■ SHORT PROBLEM
Scan the material below for the string "scene", and copy every line where it shows up.

►

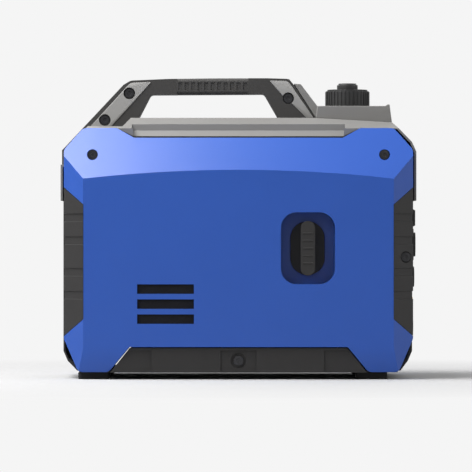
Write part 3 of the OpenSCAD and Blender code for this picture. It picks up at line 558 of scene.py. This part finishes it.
# %% A rope that pays out
rope_lo, rope_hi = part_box("starter_rope")
rope_x, rope_z = (rope_lo.x + rope_hi.x) / 2, (rope_lo.z + rope_hi.z) / 2
rope_r = (rope_hi.x - rope_lo.x) / 2
guide_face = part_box("rope_guide")[0].y
guide_y, knot_y = guide_face + 0.004, guide_face - 0.019
bpy.ops.object.select_all(action="DESELECT")
bpy.ops.mesh.primitive_circle_add(vertices=16, radius=rope_r, fill_type="NGON")
rope = alone(bpy.context.object)
rope.name = "braided_rope"
for corner in rope.data.vertices:
    corner.co = (rope_x + corner.co.x, rope_hi.y, rope_z + corner.co.y)
bpy.ops.object.mode_set(mode="EDIT")
bpy.ops.mesh.select_all(action="SELECT")
rings_inside, rings_free = 8, 60
stops = [rope_hi.y * (1 - i / rings_inside) + guide_y * i / rings_inside for i in range(1, rings_inside + 1)]
stops += [guide_y + (knot_y - guide_y) * i / rings_free for i in range(1, rings_free + 1)]
stops.append(rope_lo.y)
here = rope_hi.y
for stop in stops:
    bpy.ops.mesh.extrude_region_move(TRANSFORM_OT_translate={"value": (0, stop - here, 0)})
    here = stop
bpy.ops.mesh.select_all(action="SELECT")
bpy.ops.mesh.normals_make_consistent(inside=False)
bpy.ops.object.mode_set(mode="OBJECT")
bpy.ops.object.shade_smooth_by_angle(angle=math.radians(40))
rope.data.materials.append(rope_braid)
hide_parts("starter_rope")
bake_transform(rope)
print("rope radius", round(rope_r / MM, 1), "mm,", len(stops), "rings")

# %% [markdown]
# ## Small parts of the control panel
# The panel carries three indicator lamps, each a domed lens in a dark bezel. Each is a cylinder whose front
# face is inset and pushed out.

# %% Indicator lamps
def turned(name, place, radius, height, dome, material):
    """A disc on the panel, facing +X, whose front is drawn in and pushed out by dome."""
    bpy.ops.object.select_all(action="DESELECT")
    bpy.ops.mesh.primitive_cylinder_add(vertices=32, radius=radius * MM, depth=height * MM)
    made = alone(bpy.context.object)
    made.name = name
    made.data.transform(Matrix.Translation([v * MM for v in place])
                        @ Matrix.Rotation(math.radians(90), 4, "Y"))
    bpy.ops.object.mode_set(mode="EDIT")
    bpy.ops.mesh.select_mode(type="FACE")
    bpy.ops.mesh.select_all(action="DESELECT")
    mesh = bmesh.from_edit_mesh(made.data)
    for face in mesh.faces:
        face.select = face.normal.x > 0.9
    bmesh.update_edit_mesh(made.data)
    steps = 3
    for _ in range(steps):
        bpy.ops.mesh.inset(thickness=radius * MM * 0.24, depth=dome * MM / steps)
    bpy.ops.object.mode_set(mode="OBJECT")
    finish_edges(made, 0.25)
    made.data.materials.append(material)
    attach(made, "chassis")


def lamp_glass(name, swatch):
    """Tinted acrylic of an unlit lamp: glossy, faintly cloudy."""
    mat = grained(name, swatch, 0.16, 2.0, 0.03, 0.12)
    mat.node_tree.nodes["Principled BSDF"].inputs["Coat Weight"].default_value = 0.6
    return mat


panel_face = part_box("control_panel")[1].x / MM
lamp_z = 145
lamps = (("overload_lamp", 14, "#a02420"), ("oil_lamp", 30, "#b5781c"), ("output_lamp", 46, "#2d8a3c"))
for name, y, swatch in lamps:
    turned(name + "_bezel", (panel_face + 0.7, y, lamp_z), 5.2, 1.6, -0.3, black_nylon)
    glass = lamp_glass(name + "_acrylic", swatch)
    turned(name, (panel_face + 1.2, y, lamp_z), 2.9, 2.4, 0.9, glass)
print(len(lamps), "lamps made on the panel at X =", round(panel_face), "mm")

# %% [markdown]
# ## Studio floor
# A matte paper floor takes the object's shadow. To the camera it fades into the backdrop further out, so
# that no horizon cuts the picture, but it stays ordinary paper to the light.

# %% Floor
def studio_floor():
    """A wide matte floor that keeps the shadow near the object and fades to the backdrop further out."""
    bpy.ops.object.select_all(action="DESELECT")
    bpy.ops.mesh.primitive_plane_add(size=60, location=(0, 0, -0.2 * MM))
    floor = bpy.context.object
    floor.name = "studio_floor"
    mat, tree, place = blank_material("studio_paper")
    away = node(tree, "ShaderNodeVectorMath", {"operation": "LENGTH"})
    tree.links.new(place, away.inputs[0])
    fade = node(tree, "ShaderNodeMapRange", {"From Min": 0.3, "From Max": 0.9},
                {"Value": away.outputs["Value"]})
    seen = node(tree, "ShaderNodeLightPath")
    share = node(tree, "ShaderNodeMath", {"operation": "MULTIPLY"})
    tree.links.new(fade.outputs["Result"], share.inputs[0])
    tree.links.new(seen.outputs["Is Camera Ray"], share.inputs[1])
    paper = node(tree, "ShaderNodeBsdfPrincipled", {"Base Color": linear("#b0b0b0"), "Roughness": 0.9,
                                                    "Specular IOR Level": 0.1})
    glow = node(tree, "ShaderNodeEmission", {"Color": linear("#f5f5f5"), "Strength": 1.0})
    mix = node(tree, "ShaderNodeMixShader", None, {"Fac": share.outputs["Value"]})
    tree.links.new(paper.outputs["BSDF"], mix.inputs[1])
    tree.links.new(glow.outputs["Emission"], mix.inputs[2])
    node(tree, "ShaderNodeOutputMaterial", None, {"Surface": mix.outputs["Shader"]})
    floor.data.materials.append(mat)


studio_floor()
print("floor laid just under the feet")

# %% [markdown]
# ## Backdrop
# The world looks almost white to the camera and in reflections, but lights the object only gently, so the
# blue keeps its depth.

# %% World
def studio_world():
    """White for the camera and for reflections, a softer grey as a light."""
    world = bpy.data.worlds.new("studio_sky")
    bpy.context.scene.world = world
    world.use_nodes = True
    tree = world.node_tree
    tree.nodes.clear()
    seen = node(tree, "ShaderNodeLightPath")
    shown = seen.outputs["Is Camera Ray"]
    for ray in ("Is Glossy Ray", "Is Transmission Ray"):
        either = node(tree, "ShaderNodeMath", {"operation": "MAXIMUM"})
        tree.links.new(shown, either.inputs[0])
        tree.links.new(seen.outputs[ray], either.inputs[1])
        shown = either.outputs["Value"]
    sky = node(tree, "ShaderNodeBackground", {"Color": linear("#f5f5f5"), "Strength": 0.45})
    backdrop = node(tree, "ShaderNodeBackground", {"Color": linear("#f5f5f5"), "Strength": 1.0})
    mix = node(tree, "ShaderNodeMixShader", None, {"Fac": shown})
    tree.links.new(sky.outputs["Background"], mix.inputs[1])
    tree.links.new(backdrop.outputs["Background"], mix.inputs[2])
    node(tree, "ShaderNodeOutputWorld", None, {"Surface": mix.outputs["Shader"]})


studio_world()
print("world made")

# %% [markdown]
# ## Lights
# Four softboxes light the object. A broad one overhead, to the left, draws the bright slope of the cover. A
# fill stands far to the front left, where the flat face doesn't mirror it to the camera. A weaker one opens
# the shadows of the control end, and one behind lifts the edges of the far side.

# %% Softboxes
def softbox(name, place, aim, width, depth, watts):
    """An area light at a place, turned to a point."""
    data = bpy.data.lights.new(name, "AREA")
    data.shape = "RECTANGLE"
    data.size, data.size_y = width, depth
    data.energy = watts
    lamp = bpy.data.objects.new(name, data)
    bpy.context.scene.collection.objects.link(lamp)
    lamp.location = place
    lamp.rotation_euler = (Vector(aim) - Vector(place)).to_track_quat("-Z", "Y").to_euler()


middle = (0.0, 0.0, 0.2)
softbox("overhead_softbox", (-0.8, -0.35, 1.6), middle, 1.2, 1.0, 54)
softbox("front_fill", (-1.6, -2.2, 1.7), middle, 1.4, 1.2, 19)
softbox("side_fill", (2.4, -0.8, 1.1), middle, 1.4, 1.2, 14)
softbox("back_rim", (0.5, 2.2, 1.4), middle, 1.6, 1.0, 18)
print("four softboxes aim at", middle)

# %% [markdown]
# ## Camera
# The side is seen squarely through a long lens, so that its outline keeps its true proportions. The lens
# follows from the width of the view and the distance to the plane in which that width is measured.

# %% Camera
camera_data = bpy.data.cameras.new("studio_camera")
camera = bpy.data.objects.new("studio_camera", camera_data)
bpy.context.scene.collection.objects.link(camera)
view_width = 0.6608
view_centre = Vector((-0.0035, 0.0, 0.1994))
plane_y = -0.1
distance = 6.0
camera_data.sensor_width = 36
camera_data.lens = camera_data.sensor_width * distance / view_width
camera_data.clip_end = 100
camera.location = view_centre + Vector((0, plane_y - distance, 0))
camera.rotation_euler = (math.radians(90), 0, 0)
bpy.context.scene.camera = camera
bpy.context.scene.view_settings.view_transform = "Standard"
print("lens", round(camera_data.lens), "mm")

◄

■ THE SOLUTION
Write part 3 of the OpenSCAD and Blender code for this picture. It picks up at line 558 of scene.py. This part finishes it.
    bpy.context.scene.world = world
    bpy.context.scene.collection.objects.link(lamp)
bpy.context.scene.collection.objects.link(camera)
bpy.context.scene.camera = camera
bpy.context.scene.view_settings.view_transform = "Standard"